Your definition of "get the exposure right" must be
vastly removed from mine.

A quick look at an histogram, or better yet at a
highlight display, actually does offer some useful
information. The image display alone is worthless.

>"Adjust" here most likely means what part of the scene I will meter from,
>not making critical 1/3-stop adjustments based on reading the histogram or
>otherwise measuring the image. I can bracket, if needed.
>
>For the scenes mentioned (sunrise) and many others there is perhaps no
>single "correct" exposure in any case - it depends on what the
>photographer is trying to create.

I do agree totally with that. The idea that there is
one single "correct" exposure for a sunrise is absurd.
And for any one exposure there are also nearly an
infinite number of slightly different, but all really
pretty, ways to post process it too.

--
Floyd L. Davidson <http://www.apaflo.com/floyd_davidson>
Ukpeagvik (Barrow, Alaska) floyd(a)apaflo.com
From: David J Taylor on
"Floyd L. Davidson" <> wrote in message news:87ljjedwhz.fld(a)apaflo.com...
[]
> Your definition of "get the exposure right" must be
> vastly removed from mine.

It may well do!

> A quick look at an histogram, or better yet at a
> highlight display, actually does offer some useful
> information. The image display alone is worthless.
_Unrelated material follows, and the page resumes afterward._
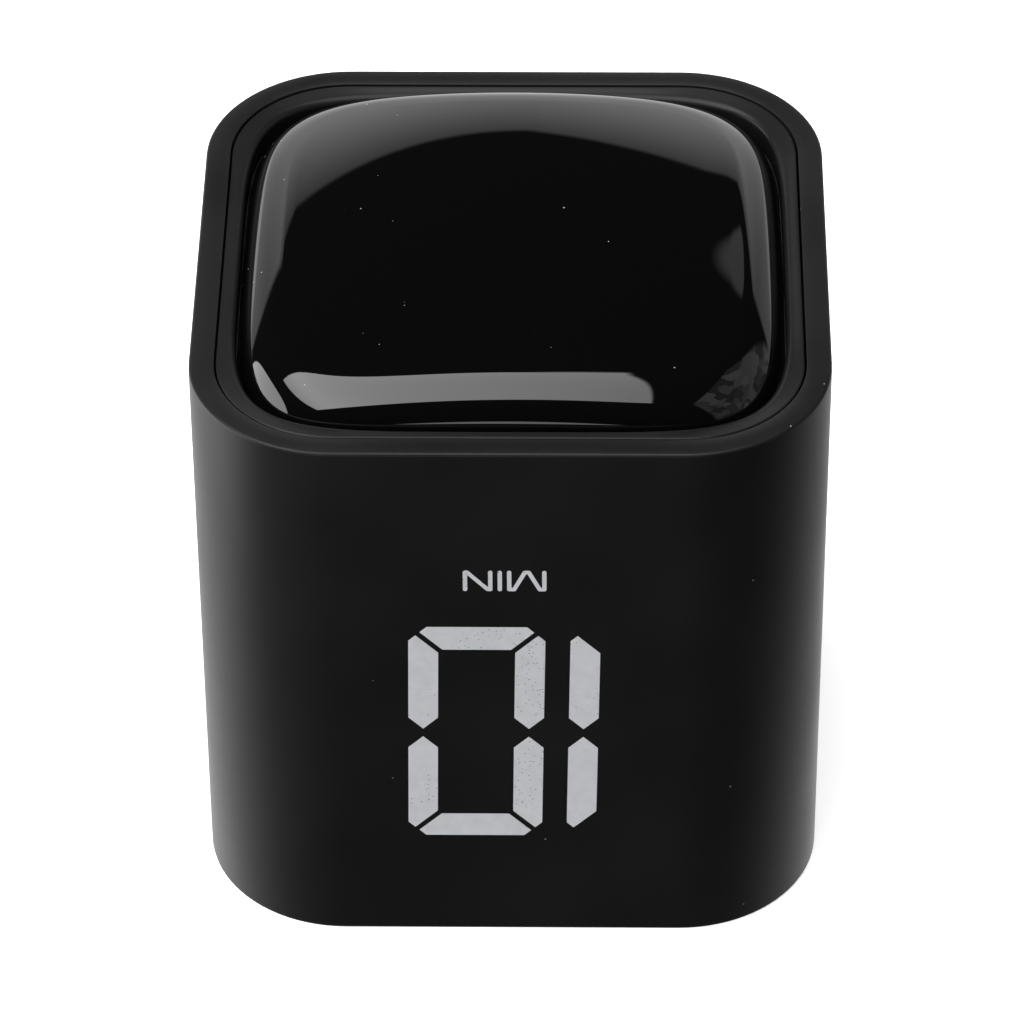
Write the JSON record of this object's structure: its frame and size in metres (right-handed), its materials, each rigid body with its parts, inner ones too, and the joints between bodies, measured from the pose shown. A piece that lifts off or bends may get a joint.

Yes, I do have the flashing highlight display enabled (perhaps I should
have mentioned that), so over exposure is immediately obvious, and a quick
glance is all that is necessary to check.

Cheers,
David

From: Steven Redgate on

> If you don't want any part of the scene to clip, then
> shoot the sunrize ETTR.  It is *absolutely* necessary to
> post process, where you set the exposure for whatever
> effect you like.  ETTR does *not* cause washed out
> colors (inappropriate post processing might though).

By "washed out" I mean the image is brighter than what I saw when I
took the picture and to get the image to represent what I saw I need
to darken the image. By either reducing exposure or some other method
in post.


> >When I shot slide film I would spot meter
> >on an area that I knew what the meter should read and set exposure
> >accordingly, and in digital this also yields a good looking sunrise.
> >The histogram, however, is not as far to the right as it could be.
>
> How can you spot meter on an area that "I knew what the
> meter would read"???  I don't understand what you mean
> by that statement.

I spot meter on something that, from experience, I know what I want
the light meter to indicate for exposure. For example (for film, no
ETTR), a gray cloud I set exposure so the meter reads in the middle of
the exposure display, a white cloud plus 1 or 2 stops, a black cloud
minus 1 or 2 stops.


> If the histogram is not as far to the right as it could
> be your image does not have as wide a dynamic range as
> the camera is capable of recording.  The shadow areas
> will have more noise than if it were exposed per ETTR.
> If you want any specific *final* tone levels, set it
> that way in post processing.  In essence, in post
> processing drop the "exposure" to make the editor's
> histogram show what you think the camera's should have
> shown absent ETTR adjustments.

Do you specifically reduce the exposure in post or some other method?
There are exposure sliders in ACR and Lightroom, as well as CS4.